There are moments across the album where this sense of momentum breaks through into joy. Lead single “Machinist” is the only time the album goes full synth-pop, and it’s glorious – a spacey dance track about a woman who falls in love with a robot and realizes their love can never be. Despite the tragic lyrics, the song ends on a sax solo that is pure euphoria. Yet it’s worth noting that the one moment of bliss on the album is also couched within the song that is the most removed from Zauner herself, her voice robotically autotuned. If “Machinist” is a fantasy of catharsis, the frenetic “12 Steps” feels a little more like freedom, as Zauner sings of leaving behind a dead relationship and starting a new one. The track stands out as the album’s most straight-up rock tune, but also as a moment where the narrator really seems to be here and taking control.

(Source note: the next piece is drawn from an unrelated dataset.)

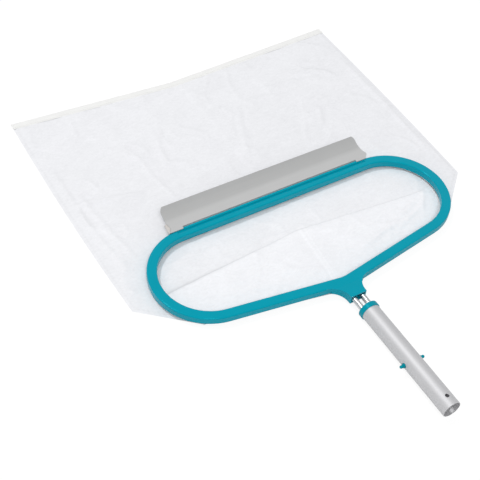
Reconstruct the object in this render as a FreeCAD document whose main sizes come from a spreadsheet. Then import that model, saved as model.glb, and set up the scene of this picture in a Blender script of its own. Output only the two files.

The scarcity of songs like this is what makes “Machinist” and “12 Steps” so much fun, and what gives the album its impact – Soft Sounds teases energy and empowerment but mostly finds itself immersed in collapsing connections. As she works through bad relationships and worse losses, Zauner moves between kinds of weakness and strength that feel specifically feminine, interrogating what it means for women and femmes to stand up for and take care of themselves while also being open, being soft. When, on the title track, Zauner tells an ex “that’s not the way to hurt me,” it’s a quiet, clever rebuff that sounds both wounded and resilient.
That said, sometimes Soft Sounds leans a little too far into its softness, particularly on the ballads. Where Psychopomp standout “Jane Cum” saw Zauner at her most pained and affecting, surrounded by fuzz and distortion, here we get “Til Death,” a love song whose syrupy bells and horns, paired with lyrics that are just a bit too on-the-nose (“all our celebrities keep dying/while the cruel men continue to win”) make it a little too lush to have much impact. “Soft Sounds From Another Planet” and the Phil Spector-sounding “Boyish” are similarly indulgent – though both have great moments, they get weighed down by their arrangements, and placing them as the fifth and sixth tracks means the middle of the album really drags.
Soft Sounds’ most successful ballad is also its last. “This House” is sparser than the others, Zauner accompanied just by guitar and piano for much of it, her wistful lyrics doing the heavy-lifting as she dwells on failed relationships, worries about what’s coming next, and winds up almost in the present. On the album’s last lines she sings: “I’m not the one I was then/ My life was folded up in half/ I guess I owe it to the timing of companions/ I survived the year at all.” Zauner seems to really emerge in these last words; her voice lifts, seemingly pulled upward by the melody, and she briefly belts before fading back into breathiness. For all the album’s focus on partners falling apart, then, Zauner ends by affirming the importance of connection, of the companions who get us through.
Soft Sounds is a mature album, one that manages to be catchy, heartbreaking and entrancing. It’s nothing particularly new for the genre, but lingers long after first listen, providing moments of both contemplation and clarity that should resonate with anyone feeling a little stuck. The album’s very last song is an instrumental track, “Here Come The Tubular Bells”; as it plays, the titular instrument calls to mind images of churches, of funerals and marriages, departures and commitments. When Zauner’s voice gives way to these familiar bells, it feels less like a disappearance than an arrival; like finding footing in soft sounds that might not be so far away, after all.